Eisbär müsste man sein
Frost und Schnee erwischen viele Menschen in Europa eiskalt. Anderswo weit schlimmer als hierzulande. Immerhin: An den Skiliften müssen Unverfrorene nicht warten
Der Winter hat seinen Job am Wochenende vielleicht ein bisschen zu ernst genommen: In Bayern jedenfalls war es nicht nur „saukalt“, sondern auch glatt. Den bundesweiten Kälterekord der Saison knackten in der Nacht zum Samstag gleich zwei bayerische Orte: Der Deutsche Wetterdienst registrierte sowohl im oberbayerischen Reit im Winkl als auch im oberpfälzischen Schorndorf minus 26 Grad. Nach der arktischen Kälte konnten die Deutschen dann gestern vielerorts durch eine dick verschneite Winterlandschaft spazieren. In Berchtesgaden fielen allein in der Nacht 25 Zentimeter Neuschnee.
Die eisigen Temperaturen waren aber offenbar selbst eingefleischten Wintersportlern zu zapfig: Der Skibetrieb in den bayerischen Alpen verlief jedenfalls eher schleppend. Viele Ski- und Snowboard-Begeis- terte blieben lieber im Warmen. „Es ist saukalt“, sagte ein Sprecher der Winklmoosalm in Reit im Winkl. Aber immerhin habe es an den Skiliften keine Wartezeiten gegeben. Auch in Oberjoch im Allgäu meldeten die Pisten-Chefs „Topverhältnisse“. Die allermeisten Wintersportler hätten sich jedoch wegen des Ferienendes schon auf die Rückreise nach Hause gemacht.
Bayerns Autofahrer überstanden den Kälteeinbruch einigermaßen unbeschadet. Nur vereinzelt kamen Autos wegen Glätte und Schneematsch vom richtigen Weg ab. Allerdings dauerte es auf vielen Straßen ein bisschen länger als sonst. 165 Staus zählte der ADAC allein am Samstag in Bayern. Zusammen waren sie 500 Kilometer lang. Dass der Freistaat damit im bundesweiten Vergleich Spitzenreiter war, lag am Rückreiseverkehr, der „mit vol- ler Wucht“eingesetzt habe. Lange hält das Wintermärchen den Experten zufolge allerdings nicht mehr an – schon am Mittwoch soll es in weiten Teilen Bayerns tauen. Auf den Straßen ist trotzdem Vorsicht angebracht: Meteorologen warnen vor gefährlichem Blitzeis.

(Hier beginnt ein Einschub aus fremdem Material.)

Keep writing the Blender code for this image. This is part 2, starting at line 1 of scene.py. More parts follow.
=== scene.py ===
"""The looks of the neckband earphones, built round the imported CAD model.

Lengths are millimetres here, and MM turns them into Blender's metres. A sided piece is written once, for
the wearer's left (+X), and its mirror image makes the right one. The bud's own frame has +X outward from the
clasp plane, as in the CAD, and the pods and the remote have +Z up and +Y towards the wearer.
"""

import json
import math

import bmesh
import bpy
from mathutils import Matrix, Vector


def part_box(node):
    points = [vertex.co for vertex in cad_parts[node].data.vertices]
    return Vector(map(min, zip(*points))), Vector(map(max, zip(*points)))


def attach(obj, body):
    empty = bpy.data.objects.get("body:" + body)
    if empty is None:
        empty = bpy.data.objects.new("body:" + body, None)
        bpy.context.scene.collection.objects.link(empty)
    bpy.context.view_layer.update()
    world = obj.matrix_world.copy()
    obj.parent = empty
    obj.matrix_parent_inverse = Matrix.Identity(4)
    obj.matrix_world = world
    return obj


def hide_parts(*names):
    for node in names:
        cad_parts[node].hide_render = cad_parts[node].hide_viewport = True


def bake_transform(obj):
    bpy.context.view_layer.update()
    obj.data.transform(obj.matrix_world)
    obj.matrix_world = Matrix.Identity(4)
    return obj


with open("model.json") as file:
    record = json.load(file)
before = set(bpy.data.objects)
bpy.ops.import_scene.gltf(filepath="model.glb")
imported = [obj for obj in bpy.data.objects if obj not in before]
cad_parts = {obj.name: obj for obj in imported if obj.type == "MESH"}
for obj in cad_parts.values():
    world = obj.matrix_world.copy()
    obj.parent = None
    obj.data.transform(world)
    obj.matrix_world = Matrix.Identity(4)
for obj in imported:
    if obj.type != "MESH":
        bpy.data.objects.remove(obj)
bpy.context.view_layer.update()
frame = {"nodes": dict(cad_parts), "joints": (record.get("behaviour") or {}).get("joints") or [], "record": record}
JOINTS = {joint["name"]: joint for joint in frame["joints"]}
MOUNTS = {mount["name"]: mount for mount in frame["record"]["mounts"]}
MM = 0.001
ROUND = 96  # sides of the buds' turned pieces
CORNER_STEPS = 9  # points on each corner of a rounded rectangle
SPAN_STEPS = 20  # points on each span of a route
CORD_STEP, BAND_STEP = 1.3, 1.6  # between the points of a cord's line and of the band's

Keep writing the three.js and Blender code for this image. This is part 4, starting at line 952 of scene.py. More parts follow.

In vielen europäischen Ländern ging der Wintereinbruch nicht so glimpflich aus. Mindestens 23 Menschen erfroren. In Frankreich kamen vier Portugiesen ums Leben, als ihr Reisebus – vermutlich bei Glatteis – von der Straße abkam.
Verantwortlich für das bitterkalte Wetter ist im Übrigen Polarluft, die aus Skandinavien kommt. In Polen starben zehn Menschen allein am Donnerstag und Freitag an Unterkühlung. In einigen Regionen lagen die Temperaturen bei minus 20 Grad. Italiens Regierung meldete am Wochenende sieben Kälteopfer. Die meisten von ihnen waren Obdachlose. Im südlichen Apulien mussten mehrere Flughäfen den Betrieb einstellen. In Prag erfroren in der bislang kältesten Winternacht drei Menschen. Zwei Opfer waren Obdachlose, der dritte war ein Parkwächter.
Heftiger Schneefall brachte auch den Verkehr in Istanbul teilweise zum Erliegen. An den beiden internationalen Flughäfen wurden hunderte Flüge gestrichen. Tausende Passagiere saßen fest. Die Balkanstaaten meldeten Temperaturen von bis zu 27 Grad minus. Selbst in der kroatischen Hafenstadt Split lagen sie bei minus sieben Grad – und waren damit so niedrig wie seit 50 Jahren nicht mehr.
Und Moskau feierte die kältesten orthodoxen Weihnachten seit 120 Jahren. Dort zeigte das Thermometer minus 30 Grad an.